Mamá puso la carita un poco triste y cogió la manita de Claudia entre las suyas.

—Cariño, el abuelo está malito, tiene una enfermedad que hace que se le olviden las cosas.

—Pero no importa mamá, se está tomando unas pastillas para la memoria. He oído como se lo contabas tú a la abuela.

—Sí, mi amor, esas pastillas le ayudan a estar mejor, pero me temo que no van a ser suficientes para evitar que el abuelo siga olvidándose de las cosas. Es probable que eso vaya a más y que en un tiempo, además de olvidarse de sus historias, se empiece a olvidar de cosas importantes.

Claudia veía los ojos brillantes de su mamá y escuchaba su voz quebrada por momentos, a pesar de los grandes esfuerzos que hacía para evitar que su hija notara su tristeza. En lugar de ponerse también triste, Claudia miró a sus papas y habló tranquila y serena, como si esa personita ya se hubiera convertido en una persona mayor.

—Mamá, no te preocupes, no pasa nada, yo ayudaré al abuelo a que recuerde todas las cosas.

Las semanas siguientes regalaron muchas tardes de felicidad a la nieta y al abuelo. La única diferencia es que ahora, Claudia, escuchaba un poco menos y hablaba un poco más y que su abuela, se asomaba con más frecuencia a la habitación del abuelo, para comprobar que todo estaba bien. Por lo demás, los dos se reían, se emocionaban y se sorprendían con las cosas nuevas que se inventaba el abuelo. A veces, simplemente se miraban en silencio, uno de los dos hacía un gesto y los dos se echaban a reír.
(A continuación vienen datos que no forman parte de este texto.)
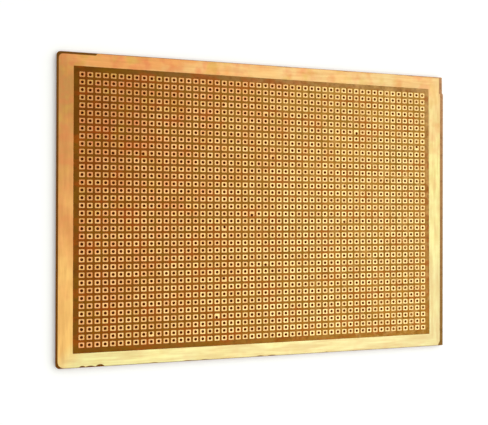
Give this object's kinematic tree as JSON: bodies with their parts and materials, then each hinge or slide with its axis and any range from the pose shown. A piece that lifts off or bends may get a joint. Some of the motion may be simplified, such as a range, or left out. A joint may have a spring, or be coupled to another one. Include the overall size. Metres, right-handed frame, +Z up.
{
  "type": "prototype board",
  "caption": "Flat rectangular circuit prototyping board: drilled laminate sheet with a copper border and a square grid of separate solder pads, each with a lead hole.",
  "frame": {"origin": "under the middle of the sheet, on its bare lower face", "axes": "+X along the long side, from the first column of pads to the last; +Y along the short side, towards the first row; +Z up, out of the copper face"},
  "size_m": [0.1444, 0.1038, 0.0016],
  "materials": {
    "laminate": "brown phenolic paper laminate, semi-matt, with a faint fibre mottle",
    "border_copper": "rolled copper foil, satin, with fine lengthwise brush lines and light tarnish",
    "pad_copper": "rolled copper foil, satin, lightly tarnished"
  },
  "bodies": {
    "root": {"laminate": "laminate", "copper_border": "border_copper", "pad_row_01": "pad_copper", "pad_row_02": "pad_copper", "pad_row_03": "pad_copper", "pad_row_04": "pad_copper", "pad_row_05": "pad_copper", "pad_row_06": "pad_copper", "pad_row_07": "pad_copper", "pad_row_08": "pad_copper", "pad_row_09": "pad_copper", "pad_row_10": "pad_copper", "pad_row_11": "pad_copper", "pad_row_12": "pad_copper", "pad_row_13": "pad_copper", "pad_row_14": "pad_copper", "pad_row_15": "pad_copper", "pad_row_16": "pad_copper", "pad_row_17": "pad_copper", "pad_row_18": "pad_copper", "pad_row_19": "pad_copper", "pad_row_20": "pad_copper", "pad_row_21": "pad_copper", "pad_row_22": "pad_copper", "pad_row_23": "pad_copper", "pad_row_24": "pad_copper", "pad_row_25": "pad_copper", "pad_row_26": "pad_copper", "pad_row_27": "pad_copper", "pad_row_28": "pad_copper", "pad_row_29": "pad_copper", "pad_row_30": "pad_copper", "pad_row_31": "pad_copper", "pad_row_32": "pad_copper", "pad_row_33": "pad_copper", "pad_row_34": "pad_copper", "pad_row_35": "pad_copper", "pad_row_36": "pad_copper"}
  },
  "joints": []
}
«Es increíble cómo se entienden, ya no les hace falta ni hablar», contó un día la abuela a la mamá de Claudia. «Si, creo que han sustituido el lenguaje de la palabra por el lenguaje del amor. Papá y la niña siempre han estado unidos por algo muy especial, y eso no es capaz de romperlo ninguna enfermedad» contestó la madre.
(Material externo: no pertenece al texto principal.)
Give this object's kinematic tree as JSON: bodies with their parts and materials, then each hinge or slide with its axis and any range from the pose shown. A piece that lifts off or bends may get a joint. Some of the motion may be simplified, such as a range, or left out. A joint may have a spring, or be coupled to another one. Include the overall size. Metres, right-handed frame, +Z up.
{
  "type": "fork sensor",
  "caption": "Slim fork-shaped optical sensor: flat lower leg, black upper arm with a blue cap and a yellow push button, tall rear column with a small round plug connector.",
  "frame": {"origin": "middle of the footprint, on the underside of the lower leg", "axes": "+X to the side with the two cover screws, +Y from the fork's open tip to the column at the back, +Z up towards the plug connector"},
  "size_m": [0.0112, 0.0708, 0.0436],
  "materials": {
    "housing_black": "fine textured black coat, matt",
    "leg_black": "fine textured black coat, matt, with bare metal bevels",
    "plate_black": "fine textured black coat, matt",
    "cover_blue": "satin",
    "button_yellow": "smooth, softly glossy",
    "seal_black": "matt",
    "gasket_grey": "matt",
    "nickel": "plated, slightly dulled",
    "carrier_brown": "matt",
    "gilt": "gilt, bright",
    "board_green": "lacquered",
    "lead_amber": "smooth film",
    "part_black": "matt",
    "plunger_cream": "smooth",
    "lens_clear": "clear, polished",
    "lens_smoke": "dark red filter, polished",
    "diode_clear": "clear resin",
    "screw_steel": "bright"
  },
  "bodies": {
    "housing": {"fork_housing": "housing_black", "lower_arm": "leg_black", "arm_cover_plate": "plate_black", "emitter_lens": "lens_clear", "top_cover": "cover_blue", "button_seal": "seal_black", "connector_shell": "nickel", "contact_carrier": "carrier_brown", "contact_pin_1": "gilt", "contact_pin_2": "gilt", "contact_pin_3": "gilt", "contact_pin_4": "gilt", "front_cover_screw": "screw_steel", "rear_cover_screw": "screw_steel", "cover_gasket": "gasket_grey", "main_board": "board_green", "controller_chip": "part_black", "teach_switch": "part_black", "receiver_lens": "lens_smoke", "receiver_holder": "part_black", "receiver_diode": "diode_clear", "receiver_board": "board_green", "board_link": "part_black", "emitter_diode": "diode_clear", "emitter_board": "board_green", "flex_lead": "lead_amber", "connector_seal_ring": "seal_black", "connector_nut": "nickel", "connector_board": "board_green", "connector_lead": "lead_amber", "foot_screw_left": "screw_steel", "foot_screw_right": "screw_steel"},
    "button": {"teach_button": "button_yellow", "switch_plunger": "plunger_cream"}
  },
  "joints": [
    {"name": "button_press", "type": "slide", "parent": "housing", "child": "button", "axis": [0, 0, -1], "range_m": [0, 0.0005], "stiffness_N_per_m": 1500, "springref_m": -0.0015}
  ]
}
Un día pasó lo que tenía que pasar, lo que los médicos dijeron que pasaría. Claudia regresó del colegio, como siempre, dejó su cartera en su habitación, se despidió de su mamá y subió a casa de los abuelos. Golpeó con su manita la puerta, cuando su abuela le preguntó quién era contestó que «era una señora que venía a vender cosas», entró en la cocina, gastó la broma del ratón, robo dos galletas a su abuela, y se dirigió a la habitación del abuelo.
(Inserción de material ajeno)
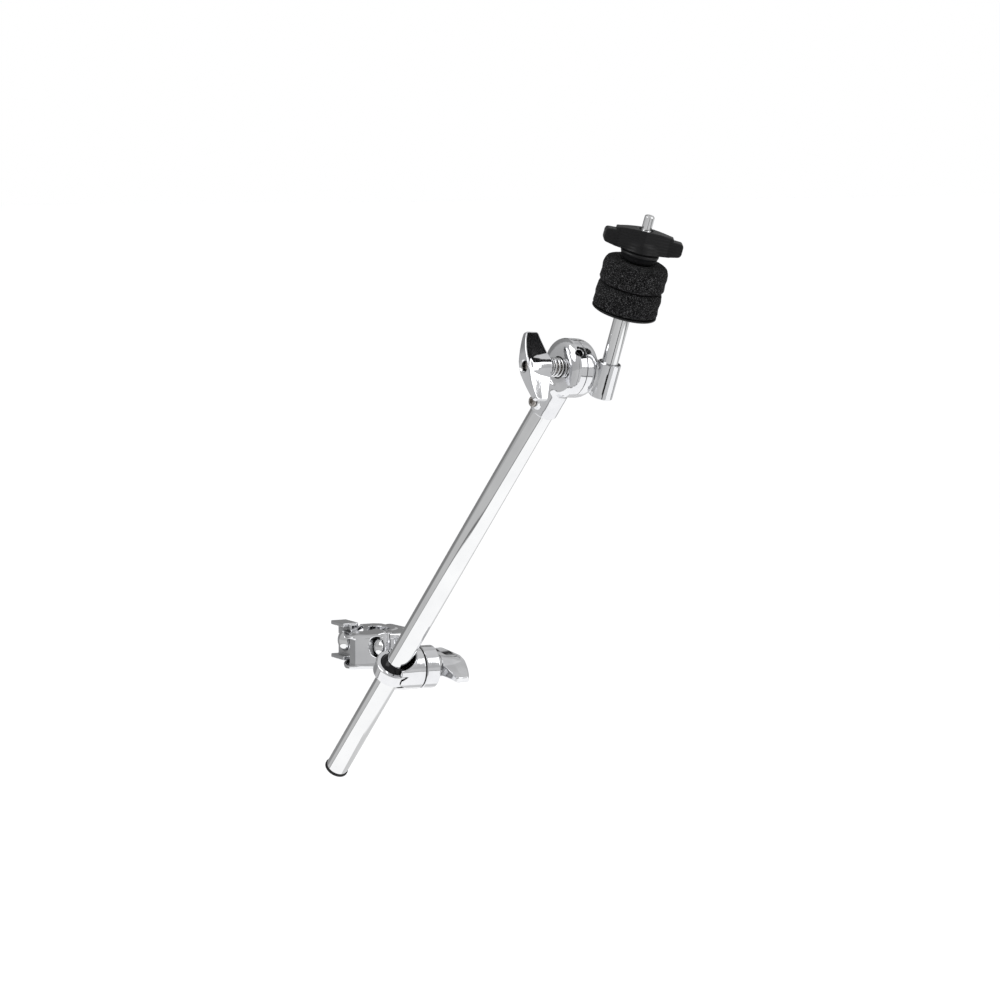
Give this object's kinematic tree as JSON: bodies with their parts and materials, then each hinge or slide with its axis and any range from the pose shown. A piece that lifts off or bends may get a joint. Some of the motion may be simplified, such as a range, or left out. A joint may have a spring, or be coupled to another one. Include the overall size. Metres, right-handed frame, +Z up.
{
  "type": "cymbal boom arm with stand clamp",
  "caption": "Chrome boom arm that clamps to a drum-stand tube, with a ball-type boom holder, a tilter and a felted cymbal seat.",
  "frame": {"origin": "middle of the bore that grips the stand tube, at mid height of the clamp", "axes": "+Z up along the stand tube, +X towards the side that the boom leans out to, +Y along the boom holder's barrel towards its wing nut"},
  "size_m": [0.3951, 0.1486, 0.4855],
  "materials": {
    "chrome_casting": "polished chrome on zinc castings",
    "chrome_steel": "polished chrome on steel",
    "steel_insert": "plain zinc-plated steel",
    "black_plastic": "moulded satin black",
    "ball_resin": "hard black resin",
    "black_fibre": "black friction fibre",
    "felt": "dense black wool felt"
  },
  "bodies": {
    "clamp": {"clamp_body": "chrome_casting", "pivot_bolt": "chrome_steel", "pivot_lock_nut": "chrome_steel", "clamp_washer": "chrome_steel", "holder_washer": "chrome_steel"},
    "jaw": {"moving_jaw": "chrome_casting"},
    "clamp_bolt": {"clamp_bolt": "chrome_steel"},
    "clamp_nut": {"clamp_wing_nut": "chrome_casting"},
    "head": {"boom_saddle": "chrome_casting", "swivel_washer": "black_fibre", "eye_bolt": "chrome_casting"},
    "holder_nut": {"holder_wing_nut": "chrome_casting"},
    "ball": {"split_ball": "ball_resin"},
    "boom": {"boom_tube": "chrome_steel", "end_cap": "black_plastic"},
    "tilter": {"tilter_base": "chrome_casting", "set_screw": "chrome_steel", "friction_disc": "black_fibre", "tilter_spring": "chrome_steel", "tilter_washer": "black_fibre"},
    "arm": {"tilter_arm": "chrome_casting", "tilter_bolt": "chrome_steel", "seat_rod": "chrome_steel", "cup_washer": "black_plastic", "stud_sleeve": "black_plastic", "lower_felt": "felt"},
    "tilter_nut": {"tilter_wing_nut": "chrome_casting"},
    "felt": {"upper_felt": "felt"},
    "collar": {"top_collar": "black_plastic"},
    "wing": {"top_wing_nut": "black_plastic", "wing_nut_insert": "steel_insert"}
  },
  "joints": [
    {"name": "clamp_nut_spin", "type": "hinge", "parent": "clamp", "child": "clamp_nut", "pos_m": [-0.0205, 0.024, 0], "axis": [0, 1, 0], "range_deg": [0, 1800]},
    {"name": "clamp_bolt_slide", "type": "slide", "parent": "clamp", "child": "clamp_bolt", "axis": [0, -1, 0], "range_m": [0, 0.00625]},
    {"name": "jaw_open", "type": "hinge", "parent": "clamp", "child": "jaw", "pos_m": [0.033, -0.004, 0], "axis": [0, 0, 1], "range_deg": [0, 5.8]},
    {"name": "head_turn", "type": "hinge", "parent": "clamp", "child": "head", "pos_m": [0.06, -0.0095, -0.015], "axis": [0, 1, 0], "range_deg": [-45, 15]},
    {"name": "holder_nut_spin", "type": "hinge", "parent": "head", "child": "holder_nut", "pos_m": [0.06, 0.0325, -0.015], "axis": [0, 1, 0], "range_deg": [0, 240]},
    {"name": "ball_tilt", "type": "hinge", "parent": "head", "child": "ball", "pos_m": [0.06, -0.0095, -0.015], "axis": [0.776, 0, -0.6307], "range_deg": [-3, 18]},
    {"name": "boom_slide", "type": "slide", "parent": "ball", "child": "boom", "axis": [0.6236, 0.1495, 0.7673], "range_m": [-0.25, 0.095]},
    {"name": "tilter_turn", "type": "hinge", "parent": "boom", "child": "tilter", "pos_m": [0.27389, 0.04179, 0.24819], "axis": [0.6236, 0.1495, 0.7673], "continuous": true},
    {"name": "tilter_tilt", "type": "hinge", "parent": "tilter", "child": "arm", "pos_m": [0.27389, 0.04179, 0.24819], "axis": [-0.1536, 0.9858, -0.0673], "range_deg": [-90, 130]},
    {"name": "tilter_nut_spin", "type": "hinge", "parent": "arm", "child": "tilter_nut", "pos_m": [0.2785, 0.01222, 0.25021], "axis": [-0.1536, 0.9858, -0.0673], "continuous": true},
    {"name": "top_wing_spin", "type": "hinge", "parent": "collar", "child": "wing", "pos_m": [0.32741, 0.07925, 0.34782], "axis": [0.3157, 0.1135, 0.9421], "range_deg": [0, 2304]},
    {"name": "collar_lift", "type": "slide", "parent": "arm", "child": "collar", "axis": [0.3157, 0.1135, 0.9421], "range_m": [0, 0.008]},
    {"name": "felt_lift", "type": "slide", "parent": "arm", "child": "felt", "axis": [0.3157, 0.1135, 0.9421], "range_m": [0, 0.008]}
  ],
  "couplings": [
    {"joint": "clamp_bolt_slide", "follows": "clamp_nut_spin", "m_per_rad": 0.00019892},
    {"joint": "jaw_open", "follows": "clamp_nut_spin", "ratio": 0.0032219},
    {"joint": "collar_lift", "follows": "top_wing_spin", "m_per_rad": 0.00019892},
    {"joint": "felt_lift", "follows": "top_wing_spin", "m_per_rad": 0.00019892}
  ]
}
—Hola abuelo, ¿Cómo estás? —preguntó Claudia con su alegría habitual.

—Hola —contestó simplemente el abuelo con cara de extrañeza.

—Abuelo, ¿estás bien?, ¿te pasa algo?

—¿Abuelo? —preguntó Miguel con extrañeza.

—Sí, tú, abuelo Miguel.

Una eterna pausa de pocos segundos se hizo un hueco entre los dos, como una profunda brecha en el tiempo. Miguel miraba con extrañeza a Claudia mientras esta esperaba en silencio a que su abuelo dijera algo. Por fin, el abuelo habló.

—¿Tú quien eres? —preguntó el abuelo a su nieta como si fuera la primera vez que la veía.

Claudia se quedó en silencio, notó que empezaba a ponerse triste. Su abuelo se había olvidado de ella, ya no sabía su nombre. ¿Quizás también habría dejado de quererla? Le miró a los ojos y comprobó como seguía ahí, esperando que ella dijera algo. Claudia contestó con una leve sonrisa en su cara, Miguel dibujo en la suya la amplia sonrisa que siempre solía poner cuando miraba a su nieta. A continuación extendió sus brazos hacia ella. Claudia dio unos pasos dentro de la habitación, se sentó en sus rodillas y le abrazó. A continuación soltó el abrazo, le miró y comenzó a hablarle.

—Abuelo, no te asustes, sé que no te acuerdas de nada, pero no importa, yo seré tu memoria. Soy tu nieta Claudia y te quiero mucho… y tú también me quieres mucho a mí. Si te apetece, hoy te voy a contar una historia de cuando eras camionero y viajaste a un país muy lejano con unos paisajes preciosos y una carretera llena de nieve…

Aquella tarde, y las siguientes tardes, los dos volvieron a reír como lo había hecho siempre. Cada tarde, Claudia le recordaba su nombre, que era su nieta y que le quería mucho… y que él también la quería mucho a ella. Algunas tardes el abuelo hablaba poco y otras solo sonreía escuchado las apasionantes historias de las que él mismo era protagonista. No recordaba nada, pero si todo aquello lo contaba esa niña tan guapa que decía que era su nieta, tenía que ser verdad. La abuela se asomaba a la habitación del abuelo, sonreía y volvía a su cocina sabiendo que dejaba al abuelo en buenas manos.


MORALEJA: La verdadera memoria no está en el cerebro, sino en el corazón de las personas.